Hodge began work as a cardiology nurse May 17, earning $10 more per hour than "I've ever made in my life" after turning down three jobs.
For the first time in his life, he looked forward to getting up and going to work.
So Hodge already had a pretty good year under his belt when he was invited to the White House Thursday, Dec. 2, for a holiday reception where he rubbed elbows with not only the Bushes, but also country singer Marty Stuart, NBC weatherman Willard Scott and Kimberley Locke, who launched her recording career on "American Idol."
The White House is renowned for the scenes created for the holidays with 660 feet of garlands, 245 wreaths, 221 bows and 155,500 lights on 41 trees blanketed with artificial snow, plus a 300-pound gingerbread White House trimmed in white chocolate and complete with the Marine Band on its roof and a snowman on the lawn.

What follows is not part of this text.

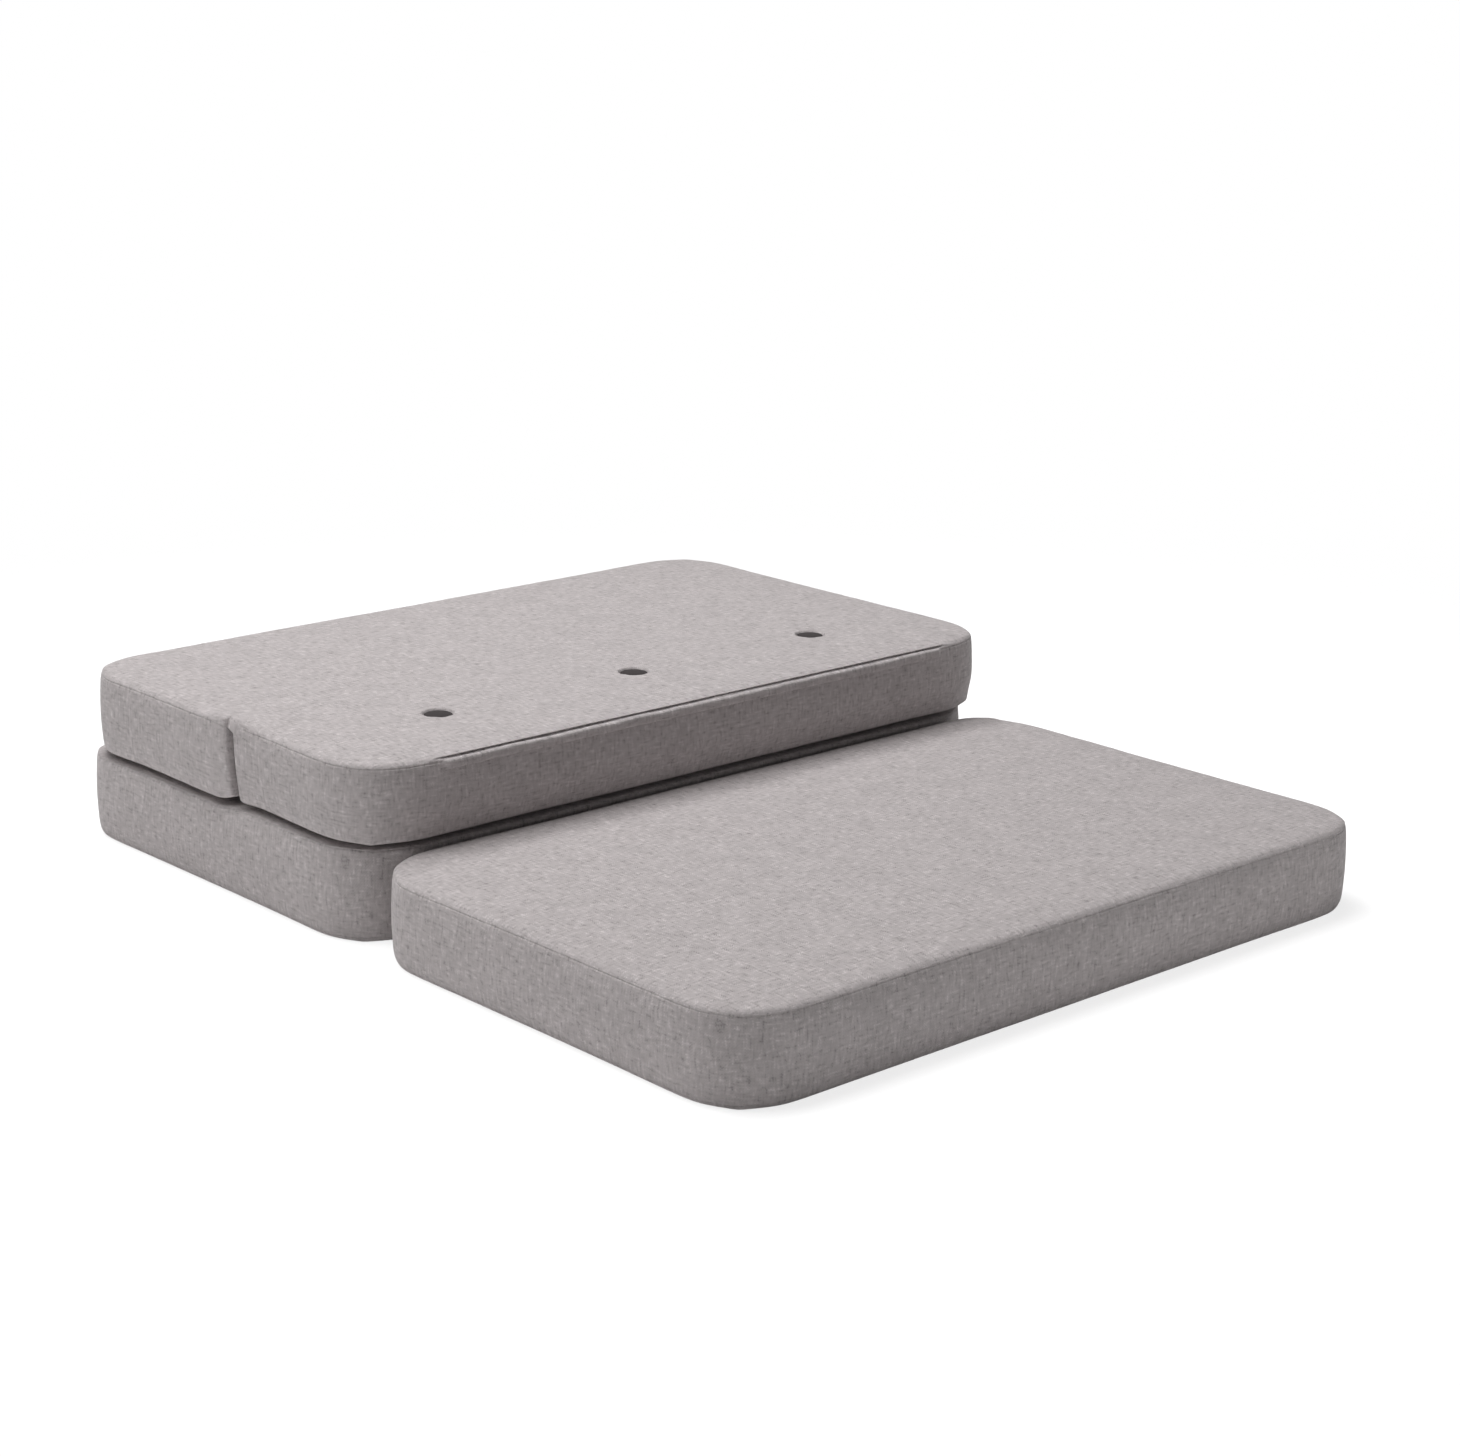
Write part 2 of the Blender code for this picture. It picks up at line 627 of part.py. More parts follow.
def build_top_web(rear, section, covers):
    """The two halves of the web across the split, laid over the crown to both ends."""
    half = PANEL_LENGTH / 2 - TOP_WEB_END_MARGIN
    steps = range(1, TOP_WEB_STATIONS + 1)
    flat = [FLAT_HALF_LENGTH * step / TOP_WEB_STATIONS for step in steps]
    falling = [FLAT_HALF_LENGTH + (half - FLAT_HALF_LENGTH) * step / TOP_WEB_STATIONS for step in steps]
    stations = [-x for x in reversed(flat + falling)] + [0] + flat + falling
    far = TOP_WEB_WIDTH + FIT_GAP
    for name, side, parent, cover in (("rear", 1, rear, covers[0]), ("front", -1, section, covers[1])):
        levels = []
        for x in stations:
            starts = [Vector((x, SPLIT_Y + side * y, TOP_FACE_Z + CUT_OVERRUN)) for y in (far, far / 2)]
            levels.append(max(surface_from(cover, start, Vector((0, 0, -1))).z for start in starts))
        path = [(x, z + FIT_GAP + WEB_THICKNESS / 2) for x, z in zip(stations, levels)]
        points = strip_outline(path, WEB_THICKNESS)
        place = (0, SPLIT_Y + side * (TOP_WEB_WIDTH / 2 + FIT_GAP), 0)
        title = "top_web_" + name + "_half"
        outline_object(title, points, TOP_WEB_WIDTH, place, parent, FABRIC, drawn_along="Y")


def button_profile():
    """Outline of a domed button from its top down to its foot."""
    dome = [(BUTTON_RADIUS * out, BUTTON_HEIGHT * up) for out, up in BUTTON_DOME_SHARES]
    return dome + [
        (BUTTON_RADIUS, BUTTON_RIM_HEIGHT),
        (BUTTON_RADIUS, BUTTON_LIP_HEIGHT),
        (BUTTON_FOOT_RADIUS, 0),
        (0, 0),
    ]


def build_button(name, place, parent):
    """A turned button: its outline spun about the upright axis."""
    mesh = bpy.data.meshes.new(name)
    profile = button_profile()
    edges = [(i, i + 1) for i in range(len(profile) - 1)]
    mesh.from_pydata([(radius, 0, height) for radius, height in profile], edges, [])
    button = add_object(name, mesh, place, parent, BUTTON)
    spin = button.modifiers.new("turn", "SCREW")
    spin.steps = TURN_STEPS
    spin.render_steps = TURN_STEPS
    spin.use_merge_vertices = True
    spin.merge_threshold = MERGE_DISTANCE
    spin.use_normal_calculate = True
    return button


def build_tufting(cover, foam, parent):
    """Three buttons, each tied through the foam to a disc under it."""
    y = BUTTON_SECTION.front + BUTTON_LINE
    under_foam = BUTTON_SECTION.lower_edge - CONTACT_CROWN + COVER_THICKNESS
    pocket_top = under_foam + 2 * FIT_GAP + ANCHOR_THICKNESS
    anchor_z = under_foam + FIT_GAP + ANCHOR_THICKNESS / 2
    for side, x in zip(("left", "middle", "right"), button_places()):
        seat = seat_height(cover, x, y)
        twine_low = anchor_z + ANCHOR_THICKNESS / 2 + FIT_GAP
        twine_high = seat
        hole_low = seat - 2 * CUT_OVERRUN
        cut_rod(cover, side + "_twine_hole", TWINE_HOLE_RADIUS, hole_low, seat + CUT_OVERRUN, (x, y))
        cut_rod(foam, side + "_twine_channel", TWINE_CHANNEL_RADIUS, under_foam, TOP_FACE_Z, (x, y))
        pocket_low = under_foam - CUT_OVERRUN
        pocket = ANCHOR_RADIUS + FIT_GAP
        cut_rod(foam, side + "_anchor_pocket", pocket, pocket_low, pocket_top, (x, y), TURN_STEPS)
        build_button(side + "_button", (x, y, seat + FIT_GAP), parent)
        twine = rod_mesh(side + "_twine", TWINE_RADIUS, twine_high - twine_low, TWINE_STEPS)
        add_object(side + "_twine", twine, (x, y, (twine_low + twine_high) / 2), parent, TWINE)
        disc = rod_mesh(side + "_anchor", ANCHOR_RADIUS, ANCHOR_THICKNESS, TURN_STEPS)
        add_object(side + "_twine_anchor", disc, (x, y, anchor_z), parent, ANCHOR)


clear_scene()
SOFA = new_collection("folding_foam_sofa")
CUTTERS = new_collection("cutters")
FABRIC = new_material("woven_cover", FABRIC_COLOUR, 0.9)
FOAM = new_material("cut_foam", FOAM_COLOUR, 0.95)
WEB = new_material("hinge_web", WEB_COLOUR, 0.9)
TAPE = new_material("zip_tape", TAPE_COLOUR, 0.8)
SLIDER = new_material("zip_slider", SLIDER_COLOUR, 0.4, 0.9)
BUTTON = new_material("button", BUTTON_COLOUR, 0.55)
TWINE = new_material("twine", TWINE_COLOUR, 0.8)
ANCHOR = new_material("anchor_disc", ANCHOR_COLOUR, 0.5)

base_root = add_axis("base_frame", (0, 0, 0))
front_axis = add_axis("front_fold_axis", FRONT_AXIS, base_root)
rear_axis = add_axis("rear_fold_axis", REAR_AXIS, base_root)
section_axis = add_axis("section_fold_axis", SECTION_AXIS, rear_axis)

build_layer(BASE, base_root, 1, BASE.lower_edge + EDGE_HEIGHT / 2)
build_layer(FRONT_PANEL, front_axis, 1, FRONT_PANEL.lower_edge + EDGE_HEIGHT / 2)
rear_cover, _ = build_layer(REAR_SECTION, rear_axis, 1, REAR_SECTION.lower_edge + EDGE_HEIGHT / 2)
top_zip_z = BUTTON_SECTION.upper_edge - ZIP_TOP_DROP
top_cover, top_foam = build_layer(BUTTON_SECTION, section_axis, -1, top_zip_z)
build_zip_flap(BUTTON_SECTION, top_cover, -1, top_zip_z)
build_webs(base_root, front_axis, rear_axis, section_axis, (rear_cover, top_cover))
build_tufting(top_cover, top_foam, section_axis)
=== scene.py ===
"""Looks of a folding foam sofa: woven covers over foam, sewn webs, tufting buttons and coil zips.

Each sub-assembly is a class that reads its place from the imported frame, builds its meshes and dresses them.
Lengths are in metres. X runs along the sofa, Y to its rear and Z up, with the floor at Z = 0.
"""
import logging
import math
from dataclasses import dataclass, field
from enum import Enum
from typing import Optional, Sequence

import bmesh
import bpy
import numpy as np
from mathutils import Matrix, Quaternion, Vector, noise
from mathutils.bvhtree import BVHTree


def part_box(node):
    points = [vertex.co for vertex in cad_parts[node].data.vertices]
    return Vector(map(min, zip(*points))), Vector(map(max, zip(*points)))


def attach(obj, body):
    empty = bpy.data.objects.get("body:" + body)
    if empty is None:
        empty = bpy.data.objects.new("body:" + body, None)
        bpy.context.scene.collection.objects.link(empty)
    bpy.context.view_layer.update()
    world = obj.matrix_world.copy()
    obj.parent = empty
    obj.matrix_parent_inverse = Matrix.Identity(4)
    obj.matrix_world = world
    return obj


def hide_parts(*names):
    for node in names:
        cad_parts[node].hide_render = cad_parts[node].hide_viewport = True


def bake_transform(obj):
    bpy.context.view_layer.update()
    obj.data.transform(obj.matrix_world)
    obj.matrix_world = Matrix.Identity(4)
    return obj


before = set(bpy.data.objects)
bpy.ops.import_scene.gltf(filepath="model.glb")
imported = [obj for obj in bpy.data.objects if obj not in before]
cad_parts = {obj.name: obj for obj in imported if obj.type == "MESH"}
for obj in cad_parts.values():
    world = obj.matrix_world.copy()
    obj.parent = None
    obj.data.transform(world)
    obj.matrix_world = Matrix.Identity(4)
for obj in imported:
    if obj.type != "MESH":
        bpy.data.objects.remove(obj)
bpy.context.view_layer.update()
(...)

It was made all the more special by the fact the White House remains closed to public tours.
Hodge came to the Bush administration's attention in the first place last spring because it contacted SMC "and asked for somebody who used financial aid, as far as Perkins loans, Pell grants, things like that - and they wanted a non-traditional student who wasn't right out of school. There were like 25 people they chose to talk to them. I'd gotten several calls over three weeks from the White House staff. I was chosen. They said, 'Is it okay if we release your Social Security number, your date of birth, name and address?' None of us knew why. They said it was a national figure was all they could tell us. That same day we heard the President was coming to Niles. It was very weird the first time I got a call from the White House, but kind of exciting, too."
Hodge, who works from 7 p.m. to 7 a.m. at Bronson, was asleep when he received the call from the White House about coming to Washington Dec. 2. "I heard the message ring up," he said. "I woke up, rolled over and listened to it. That can't be! You always hear of scams, but I called them back and it was for real. Two days before I left I got the invitation in the mail."

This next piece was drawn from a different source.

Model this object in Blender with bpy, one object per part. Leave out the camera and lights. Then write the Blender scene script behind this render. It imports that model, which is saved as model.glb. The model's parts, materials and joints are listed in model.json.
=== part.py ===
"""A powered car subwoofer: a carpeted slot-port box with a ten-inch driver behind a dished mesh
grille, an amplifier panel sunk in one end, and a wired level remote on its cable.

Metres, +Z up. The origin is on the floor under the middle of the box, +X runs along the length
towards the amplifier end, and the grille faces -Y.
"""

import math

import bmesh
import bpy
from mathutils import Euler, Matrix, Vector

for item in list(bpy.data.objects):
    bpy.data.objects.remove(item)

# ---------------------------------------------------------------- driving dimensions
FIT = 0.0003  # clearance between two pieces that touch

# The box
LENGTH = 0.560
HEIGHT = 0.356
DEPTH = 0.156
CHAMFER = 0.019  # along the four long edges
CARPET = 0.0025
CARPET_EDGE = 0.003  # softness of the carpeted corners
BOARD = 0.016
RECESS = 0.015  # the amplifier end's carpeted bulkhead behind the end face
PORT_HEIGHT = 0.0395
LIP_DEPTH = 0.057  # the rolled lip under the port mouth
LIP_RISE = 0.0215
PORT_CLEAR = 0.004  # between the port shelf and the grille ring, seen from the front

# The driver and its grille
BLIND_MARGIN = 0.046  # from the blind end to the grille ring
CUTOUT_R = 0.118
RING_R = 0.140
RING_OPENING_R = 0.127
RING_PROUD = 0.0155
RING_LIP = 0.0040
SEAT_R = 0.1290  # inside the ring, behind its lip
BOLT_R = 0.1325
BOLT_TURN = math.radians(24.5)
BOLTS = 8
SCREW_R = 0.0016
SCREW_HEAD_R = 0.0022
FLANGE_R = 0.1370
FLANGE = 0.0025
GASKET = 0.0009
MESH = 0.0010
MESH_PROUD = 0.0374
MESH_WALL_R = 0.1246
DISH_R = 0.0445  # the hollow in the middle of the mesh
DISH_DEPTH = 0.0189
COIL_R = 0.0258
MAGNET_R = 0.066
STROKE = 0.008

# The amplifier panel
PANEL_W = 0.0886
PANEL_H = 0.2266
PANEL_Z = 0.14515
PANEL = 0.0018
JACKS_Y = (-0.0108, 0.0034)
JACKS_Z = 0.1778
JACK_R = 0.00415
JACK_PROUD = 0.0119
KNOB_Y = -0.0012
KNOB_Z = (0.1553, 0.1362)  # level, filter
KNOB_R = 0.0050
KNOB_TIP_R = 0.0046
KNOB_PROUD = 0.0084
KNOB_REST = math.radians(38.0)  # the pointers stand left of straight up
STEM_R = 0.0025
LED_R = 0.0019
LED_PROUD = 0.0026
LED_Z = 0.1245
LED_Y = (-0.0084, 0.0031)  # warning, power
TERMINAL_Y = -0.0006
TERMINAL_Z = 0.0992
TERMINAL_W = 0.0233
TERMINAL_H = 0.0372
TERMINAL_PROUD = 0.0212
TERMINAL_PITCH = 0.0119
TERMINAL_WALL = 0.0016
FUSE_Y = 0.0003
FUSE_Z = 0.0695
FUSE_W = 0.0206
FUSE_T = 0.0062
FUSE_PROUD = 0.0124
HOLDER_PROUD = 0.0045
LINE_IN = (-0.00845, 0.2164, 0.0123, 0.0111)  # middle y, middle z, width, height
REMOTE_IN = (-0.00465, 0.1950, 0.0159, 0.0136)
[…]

Hodge said he was accompanied by a friend who got back from Iraq in April after serving 18 months. "He actually went with me to Niles. When I got this invitation, I called him. He was a little excited, too. That was probably the weirdest thing for me - realizing I was inside the White House, looking out. We came in the east entrance and there were five or six rooms we were in."
Hodge, of Kalamazoo, graduated with Union High School's Class of 1991, which won Dowagiac's only state football title.

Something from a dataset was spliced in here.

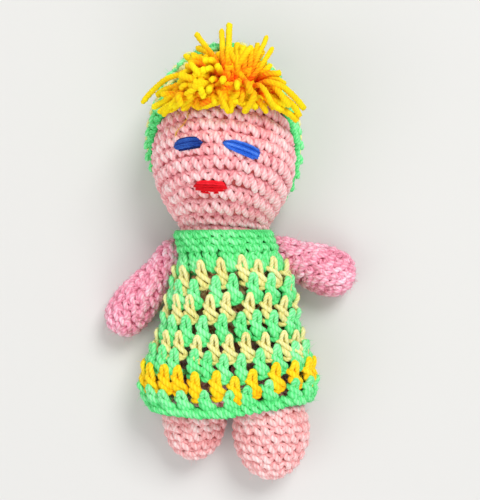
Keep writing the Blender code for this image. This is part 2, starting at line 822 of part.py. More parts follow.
def build_arms(bands, torso):
    """Arms on balls that sit in the torso's sides, through holes in the dress."""
    for name, arm in ARMS.items():
        y, z = DRESS_TOP - SHOULDER_DROP, arm["half_depth"] - FLAT_CUT
        center_x, edge = torso_edge(y, z)
        x = center_x + arm["side"] * (edge + arm["ball_radius"] - SHOULDER_SEAT)
        pivot = (x, y, z)
        along = (arm["side"] * math.sin(arm["splay"]), -math.cos(arm["splay"]), 0.0)
        across = (along[1], -along[0], 0.0)
        build_limb(name, arm, "yarn_pink", pivot, along, across, ARM_MOUTH)
        seat = arm["ball_radius"] + CLEARANCE
        cutter = ball_cutter("cut_seat_" + name, pivot, (seat, seat, seat))
        combine(torso, cutter, "DIFFERENCE")
        hole = arm["ball_radius"] + ARMHOLE_EASE
        cutters = [ball_cutter("cut_hole_" + name, pivot, (hole, hole, hole))]
        cutters += arm_room(name, arm, pivot)
        for band in bands[:ARMHOLE_BANDS]:
            for cutter in cutters:
                combine(band, cutter, "DIFFERENCE")


def build_legs(torso, fill):
    """Legs on balls that sit in the torso's lower end, inside the skirt."""
    for name, leg in LEGS.items():
        leg["ball_radius"], leg["narrow_share"] = LEG_BALL_RADIUS, 0.0
        foot_z = leg["half_depth"] - FLAT_CUT
        leg["drop_depth"] = DRESS_MID_Z - foot_z
        x = leg["side"] * (LEG_BALL_RADIUS + HIP_GAP / 2.0)
        pivot = (x, TORSO_BOTTOM - HIP_DROP, DRESS_MID_Z)
        down, out = (0.0, -1.0, 0.0), (leg["side"], 0.0, 0.0)
        build_limb(name, leg, "yarn_blush", pivot, down, out, LEG_MOUTH)
        seat = LEG_BALL_RADIUS + CLEARANCE
        cutter = ball_cutter("cut_seat_" + name, pivot, (seat, seat, seat))
        combine(torso, cutter, "DIFFERENCE")
        combine(fill, cutter, "DIFFERENCE")


def main():
    clear_scene()
    bands = build_dress()
    torso, torso_fill, _ = build_torso()
    build_arms(bands, torso)
    build_legs(torso, torso_fill)
    head, _ = build_head()
    build_bonnet(head)
    build_hair(head)
    build_satin("eye_right", EYE_RIGHT_SHARES, EYE_HALF_WIDTH, "yarn_blue", head)
    build_satin("eye_left", EYE_LEFT_SHARES, EYE_HALF_WIDTH, "yarn_blue", head)
    build_satin("mouth", MOUTH_SHARES, MOUTH_HALF_WIDTH, "yarn_red", head)


main()
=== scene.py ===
"""The crocheted doll, dressed in yarn: every stitch is a length of plied yarn.

Work is done in millimetres in the row frame and turned into metres at the mesh. A skin is
a surface addressed by level, which rises towards the head, and by f, which goes once round
from the back by the doll's right. Pixels are those of the photograph.
"""

import json
import math

import bpy
import numpy as np
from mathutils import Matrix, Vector


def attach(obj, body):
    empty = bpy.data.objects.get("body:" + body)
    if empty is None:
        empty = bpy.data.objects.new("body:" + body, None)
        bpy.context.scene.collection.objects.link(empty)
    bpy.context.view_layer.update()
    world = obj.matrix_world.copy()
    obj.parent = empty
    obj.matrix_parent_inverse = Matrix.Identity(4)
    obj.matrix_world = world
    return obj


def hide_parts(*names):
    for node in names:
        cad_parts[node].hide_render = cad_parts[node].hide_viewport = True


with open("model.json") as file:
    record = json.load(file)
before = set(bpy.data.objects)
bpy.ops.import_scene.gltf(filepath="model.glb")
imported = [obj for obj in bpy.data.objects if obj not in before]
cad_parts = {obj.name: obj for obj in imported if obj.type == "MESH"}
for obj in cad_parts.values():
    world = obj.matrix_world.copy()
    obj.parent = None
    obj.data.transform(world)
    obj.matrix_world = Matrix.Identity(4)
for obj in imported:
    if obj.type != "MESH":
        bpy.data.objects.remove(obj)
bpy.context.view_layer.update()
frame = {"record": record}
chance = np.random.default_rng(11)
TAU = 2 * math.pi
MM = 0.001
TINY = 1e-9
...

Previously employed as a factory worker at Contech for two years, Hodge had been laid off after Sept. 11, 2001, terrorist attacks.
He previously worked as a manager at McDonald's, at Ridge Co. for 4 1/2 years and he sold cars for 2 1/2 years at Haggin-Wimberley General Motors.
He is divorced and has three children who live in Dowagiac with their mother: Brittany, 12, an honors student at Central Middle School; and Dustin, 11, and Aaron, 10, who attend Patrick Hamilton Middle School.
In addition to working at least 60 hours per week, Hodge is completing his bachelor's degree at Western Michigan University with the goal ultimately of attending medical school and becoming a doctor.
He hopes to be admitted to medical school in Michigan or Illinois to remain close to his children.